* [WHAT YOU WILL DO]: Reproduce the material in full, exactly as written.

* [DATA]:
:::

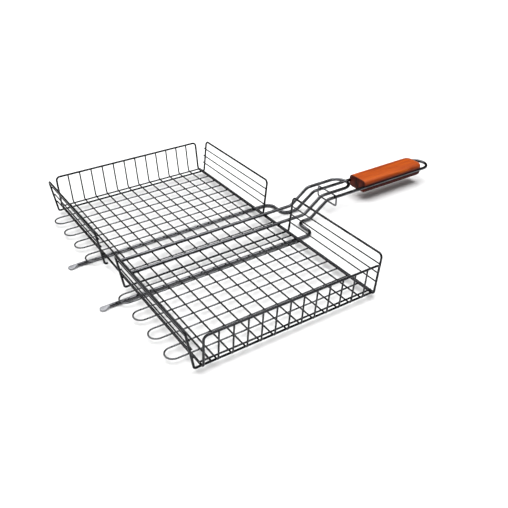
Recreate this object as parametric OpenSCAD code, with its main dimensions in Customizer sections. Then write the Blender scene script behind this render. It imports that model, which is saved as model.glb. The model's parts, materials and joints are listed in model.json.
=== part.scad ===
// Grill basket: a wire tray with end walls and a pull, nested in a base of looped cross wires
// with side panels, support rods, a sliding lock ring and a wooden grip.
// Units are millimetres. +X runs along the handle away from the tray, +Y along the tray's
// long side, +Z up. The origin is on the resting plane, under the middle of the whole basket.
// The sub-parts are drawn about the middle of the tray and then moved along X by framed().

/* [Tray] */
// Distance between the two long side rails, centre to centre
tray_width = 241.8; // [200:0.1:300]
// Distance between the two cross rails at the ends of the floor, centre to centre
tray_length = 434; // [360:1:520]
// Number of long floor wires between the side rails
floor_wires = 12; // [8:1:16]
// Height of the top of the end walls above the resting plane
end_wall_top = 54.4; // [40:0.1:70]
// Outward lean of the end walls at their top
end_wall_lean = 5.2; // [0:0.1:12]
// Height of the top of the side panels above the resting plane
panel_top = 58.9; // [44:0.1:76]
// Outward lean of the side panels, in degrees
panel_lean = 8; // [0:0.5:15]
// Clear half width of the gap between the two panels of one side
panel_gap = 33; // [28:1:45]

/* [Wire] */
// Radius of the thin grid wires
wire_r = 1.1; // [0.8:0.05:1.6]
// Radius of the rail and frame wires
rail_r = 1.5; // [1.2:0.05:2.2]
// Radius of the horizontal panel wires
slat_r = 0.95; // [0.7:0.05:1.4]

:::

* [TASK OUTPUT]:
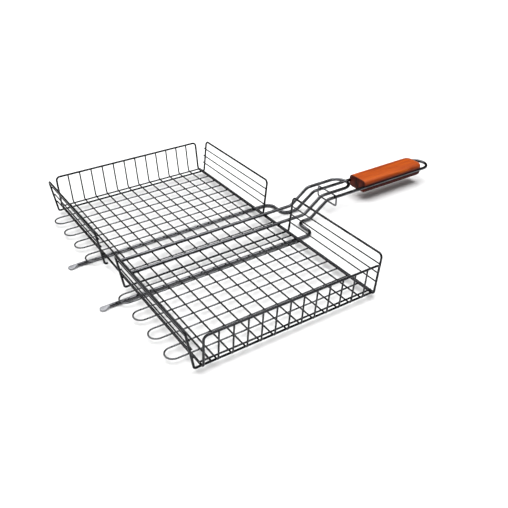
Recreate this object as parametric OpenSCAD code, with its main dimensions in Customizer sections. Then write the Blender scene script behind this render. It imports that model, which is saved as model.glb. The model's parts, materials and joints are listed in model.json.
=== part.scad ===
// Grill basket: a wire tray with end walls and a pull, nested in a base of looped cross wires
// with side panels, support rods, a sliding lock ring and a wooden grip.
// Units are millimetres. +X runs along the handle away from the tray, +Y along the tray's
// long side, +Z up. The origin is on the resting plane, under the middle of the whole basket.
// The sub-parts are drawn about the middle of the tray and then moved along X by framed().

/* [Tray] */
// Distance between the two long side rails, centre to centre
tray_width = 241.8; // [200:0.1:300]
// Distance between the two cross rails at the ends of the floor, centre to centre
tray_length = 434; // [360:1:520]
// Number of long floor wires between the side rails
floor_wires = 12; // [8:1:16]
// Height of the top of the end walls above the resting plane
end_wall_top = 54.4; // [40:0.1:70]
// Outward lean of the end walls at their top
end_wall_lean = 5.2; // [0:0.1:12]
// Height of the top of the side panels above the resting plane
panel_top = 58.9; // [44:0.1:76]
// Outward lean of the side panels, in degrees
panel_lean = 8; // [0:0.5:15]
// Clear half width of the gap between the two panels of one side
panel_gap = 33; // [28:1:45]

/* [Wire] */
// Radius of the thin grid wires
wire_r = 1.1; // [0.8:0.05:1.6]
// Radius of the rail and frame wires
rail_r = 1.5; // [1.2:0.05:2.2]
// Radius of the horizontal panel wires
slat_r = 0.95; // [0.7:0.05:1.4]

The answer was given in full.